La grande énigme de ces lettres, c’est la destinataire, c’est Ysé. Quelle est donc cette femme, objet de la passion du poète, sujet aussi de trouble pour beaucoup, ses maris, les familles, les enfants ? Une femme fatale comme on en voit dans les films d’aventures de l’entre-deux-guerres, joués par Greta Garbo ou Marlene Dietrich, et qui font le malheur de John Gilbert ou de Jean Gabin ? Les lettres de Rosalie Vetch à Claudel ont été détruites par leur destinataire, sans doute par une prudence élémentaire, à part celles qu’elle a écrites au début de son retour en Europe de 1904, d’ailleurs révélatrices d’une femme amoureuse de sa propre image, « la femme la plus belle de Chine », non dépourvue d’un esprit observateur et ironique, et qui ne témoignent pas d’une grande passion pour son « cher petit Consul ».

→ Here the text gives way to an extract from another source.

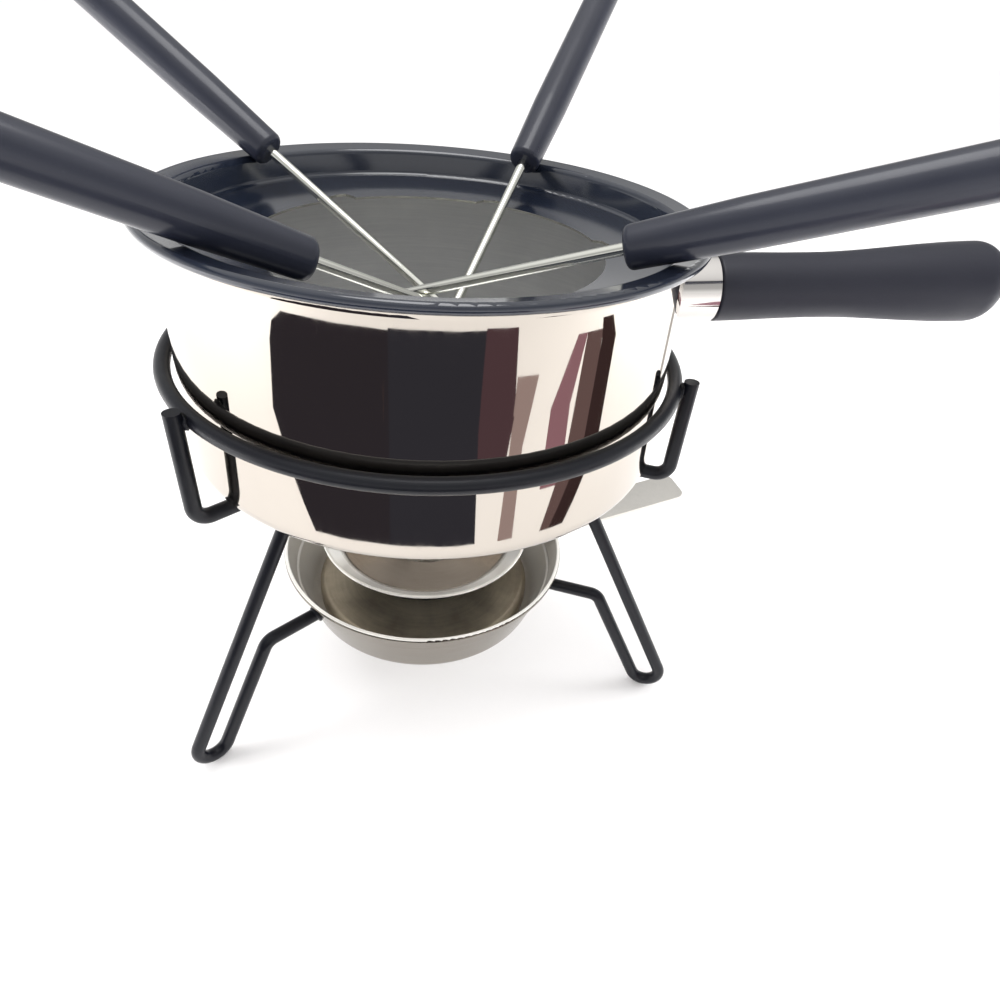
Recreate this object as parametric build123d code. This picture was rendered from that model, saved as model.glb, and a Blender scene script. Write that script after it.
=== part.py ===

Gérald Antoine fait le portrait, qui ne la flatte pas, d’une femme dure à comprendre. Il voit, à mots couverts en elle une snob avide d’argent, une femme aux ambitions mondaines et diplomatiques déçues, une mère qui abandonne et méprise ses enfants. A-t-elle même aimé Claudel ? Il se garde de répondre à cette question, après avoir noté qu’elle écrit en 1917, douze ans après sa fuite, à celui-ci alors que son second mari, Lintner, vient de perdre toute sa fortune. Cette même question, le poète ne se l’est pas posée non plus un seul instant, croyant ce qu’il voulait croire. Écrit-elle à l’homme qu’elle aime depuis dix-sept ans ? ou au diplomate qui doit bien gagner sa vie ? Une maîtresse de maison brillante, aux robes de grand couturier, vivant dans les fêtes et la bonne société, 76entourée de meubles et d’objets de qualité et de prix, elle n’en voulait sans doute pas plus. Et que Claudel l’épouse. Elle a dû y renoncer et c’est une des raisons pour lesquelles elle a pris la fuite en 1904. L’ironie cruelle est que le mari rêvé, malgré ses deux mariages et sa liaison, elle ne l’a jamais rencontré. Claudel, lui, a cru trouver son rêve. Or ce n’était qu’une image, nourricière, splendide, mais enfin un pur fantasme, devenu à mainte reprise littérature : le dernier poème de Connaissance de l’Est, « Dissolution », la dernière page de la première des Cinq grandes odes : le navire, le soleil couchant « ce feu secret qui me ronge », la chevelure, la « Muse dans le vent de la mer », « Une réponse et une question dans tes yeux ». Et dans Corona, les poèmes de 1905, « Ténèbres », « Ballade » : « Laisse-moi voir ton visage encore ! avant qu’il soit à un autre. / du moins prends bien soin où tu seras de l’enfant, l’enfant qui nous était né de nous ». Tout est dans les poèmes. Et au théâtre, tout le monde le sait, dans Partage de Midi, dans Le Soulier de satin.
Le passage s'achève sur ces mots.